Patrimoine : Cazeneuve prône un "compromis"par FranceInfo

A droite, les exemples de ce genre sont logiquement plus rares, tout simplement parce qu’à ce jour, les élus de l’UMP ou de l’UDI sont beaucoup moins nombreux à avoir dévoilé leur patrimoine que leurs homologues du PS ou d’Europe Ecologie-Les Verts.

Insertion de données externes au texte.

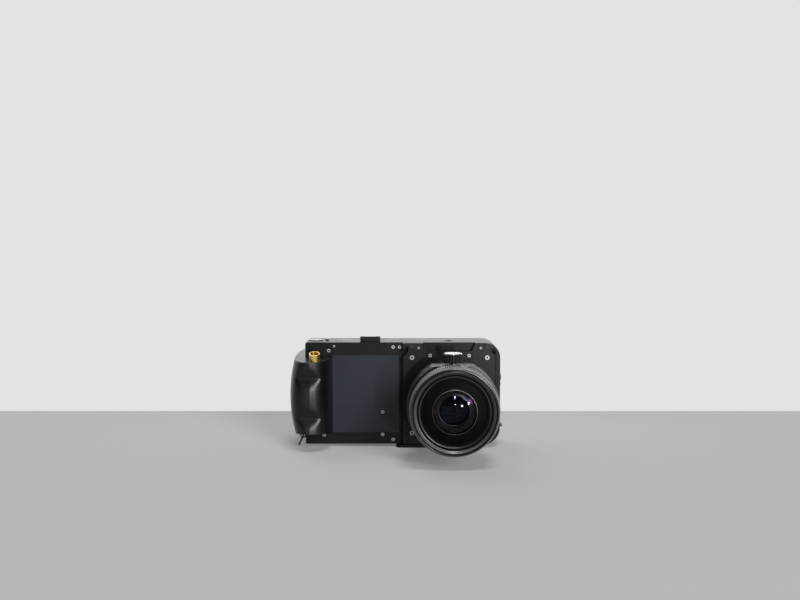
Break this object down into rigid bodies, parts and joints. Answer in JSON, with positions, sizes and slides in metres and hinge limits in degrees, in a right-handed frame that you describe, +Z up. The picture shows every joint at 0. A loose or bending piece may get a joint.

Néanmoins, la modestie du patrimoine annoncé par François Fillon, (membre du gouvernement plus de dix années, député pendant 20 ans, président de conseil régional…)  « une maison estimée à 650 000 euros, moins de 100 000 euros d’épargne et deux voitures de plus de dix ans » en a surpris plus d’un.

Que penser de tous ces chiffres ? Qu’être élu par ses semblables incite à être plus cigale que fourmi ? Si tel est le cas, les études sociologiques qui vont être lancées sitôt fait ce constat de départ vont être passionnantes à lire.  

Que ceux qui ont rendus publics leur patrimoine auraient, sinon menti, tout au moins joué sur certains flous artistiques (patrimoine transféré au conjoint par exemple) ? Si plusieurs parlementaires et membres du gouvernement sont déjà dans ce cas, cela augure mal de la suite du processus de moralisation de la politique voulu par le Président de la République.

Que nos élus sont moins capables en matière de gestion que la moyenne des Français ?  Ca n’est pas plus rassurant que l’hypothèse précédente.

Il y a encore une autre explication possible : lire dans l’ampleur de ces décalages celle de la déconnexion des politiques avec la réalité et le quotidien du reste de la population.  Comment expliquer autrement la déclaration de ce député UDI qui calcule son patrimoine sur la base du prix d’achat de son appartement… il y a plus de vingt ans ?

Le vrai souci est que si la crise de confiance s’aggrave, aucune de ces explications n’est de nature à réconcilier les citoyens avec leur démocratie représentative.